… Entre 1914 et 1918, j’ai soigné plusieurs milliers de soldats français et j’ai conté leur histoire pour être sûr non seulement de la faire connaître mais encore de pas l’oublier moi-même, pour conserver pieusement un vestige de tant de souffrances. La plupart de ces hommes avaient des blessures dont certaines étaient mortelles et dont d’autres étaient mutilantes. Braves au combat, ces hommes se sont montrés admirables dans la lente et morne épreuve de l’ambulance et des hôpitaux. A les voir souffrir sur leurs lits de douleur, j’ai compris la grandeur de ma patrie et je lui ai voué une confiance qui ne s’est jamais démentie, même au plus sombre de l’angoisse.
Pendant le dramatique printemps de l’année 1940, j’ai, de nouveau, soigné des blessés français.
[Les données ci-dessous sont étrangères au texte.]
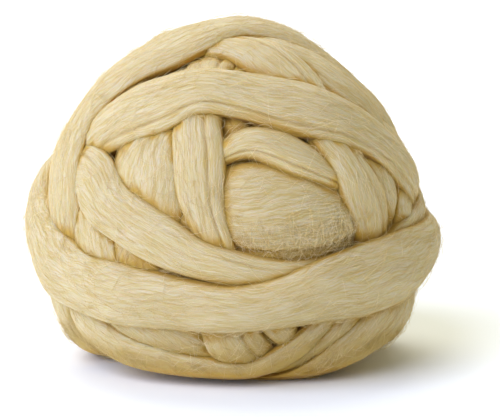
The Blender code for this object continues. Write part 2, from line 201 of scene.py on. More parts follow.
# Colours laid over one another, the first over cream: what steers the colour's share, two values
# of that, the share at each of them, and the colour.
COMBED = [
    ("streak", 0.30, 0.70, 0.0, 1.0, CREAM_LIGHT),
    ("hair", 0.51, 0.62, 0.0, 0.75, STRAW),
    ("hair", 0.36, 0.48, 0.75, 0.0, CREAM_PALE),
    ("blotch", 0.45, 0.68, 0.0, 0.30, CREAM),
    ("tone", 0.0, 0.45, 0.60, 0.0, STRAW),
    ("tone", 0.55, 1.0, 0.0, 0.75, CREAM_PALE),
]
# Painted shade over the combed colours: golden where less sky is seen, in hollows and near the floor,
# and dark golden to brown in the crevices between turns.
CREVICE_SHADE = [
    ("open", 0.15, 0.82, 0.95, 0.0, SHADE_GOLD),
    ("near", 0.50, 1.0, 0.92, 0.0, DEEP_SHADE_GOLD),
    ("near", 0.05, 0.50, 0.90, 0.0, DEEP_SHADE_UMBER),
]
FINISH = {"Roughness": 0.65, "Specular IOR Level": 0.30, "Sheen Weight": 0.08,
          "Sheen Roughness": 0.5, "Sheen Tint": (1.0, 0.96, 0.86, 1),
          "Subsurface Scale": 0.005, "Subsurface Radius": (1.0, 0.65, 0.28)}
BUMP_STRENGTH, BUMP_DEPTH = 0.08, 0.0008

# The light that goes through the turns and comes out again is left out of the loose strands,
# whose colours are brighter to make up for it.
BAND_SUBSURFACE, BAND_GAIN = 0.8, (1, 1, 1, 1)
LOOSE_SUBSURFACE, LOOSE_GAIN = 0.0, (1.38, 1.32, 1.15, 1)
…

Ce n’étaient point des soldats, c’étaient des femmes, des enfants, des vieillars touchés sur les grandes routes, pendant leur fuite, par des éclats de bombes ou le feu de l’artillerie. Je craignais au commencement, de ne plus retrouver, dans ces foules misérables, trace des vertus que j’avais tant admirées pendant la première guerre mondiale…
… Et comme la France a été longtemps la plus hospitalière de toutes les terres occidentales, c’est avec une douce voix étrangère, à la voix de Thérèse d’Avila, que je vais au terme de cet hymne d’amour et de pitié, confier la dernière parole. Elle est très belle et se dit ainsi en français :
“Quand même je n’espérerais pas ce que j’espère, je n’en aimerais pas moins autant que j’aime.”